Following the wedding breakfast, tables will often be re-arranged and supplemented to cater for the addition of your evening guests. There is no need to consider who sits where at this stage, many guests will either be mingling or dancing.
Table Labels, Place markers & Favours (when ordering Table Plan)
To simplify people finding their table, it is a good idea to give each table a number or a name. Some couples choose a theme that has significance to them. For instance, some couples that we have worked for have chosen the names of rugby grounds, F1 teams or racecourses; others have labelled the tables cleverly as: “Irresis-table”, “Unforget-table”, “Delec-table”, and so on. Labelling your tables in this way has the added benefit of removing any perceived hierarchy that may be associated with Table 1, Table 2, etc.
Place markers should be clear and ideally include both first name and surname to avoid any possible confusion.
For a final touch of elegance, consider placing a little “favour” next to the place marker of each of the guests at your wedding breakfast. These can be designed to complement your invitations, table plan and seating markers.
Remember to give a copy of the seating plan to the catering staff also, and include details of any special dietary needs.

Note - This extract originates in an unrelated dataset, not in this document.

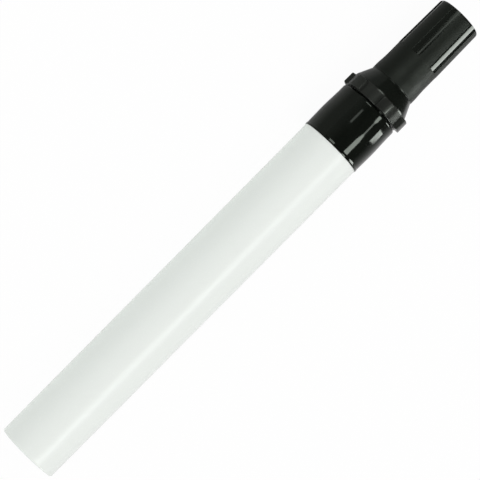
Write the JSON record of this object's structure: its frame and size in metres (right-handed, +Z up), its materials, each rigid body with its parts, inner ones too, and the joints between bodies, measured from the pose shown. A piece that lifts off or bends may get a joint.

Many of your guests will want to congratulate you with cards or gifts. The event coordinator will normally make sure a place has been set aside to store these. You are not expected to open all your cards and gifts at the reception. A good way to collect all cards together is with a decorated post box or some other receptacle, which can be dressed to match your theme.
Thank You Notes
Thank you notes can be ordered to match your other stationery. However, it is usual to hand-write a message to the recipient rather than having a generic message printed.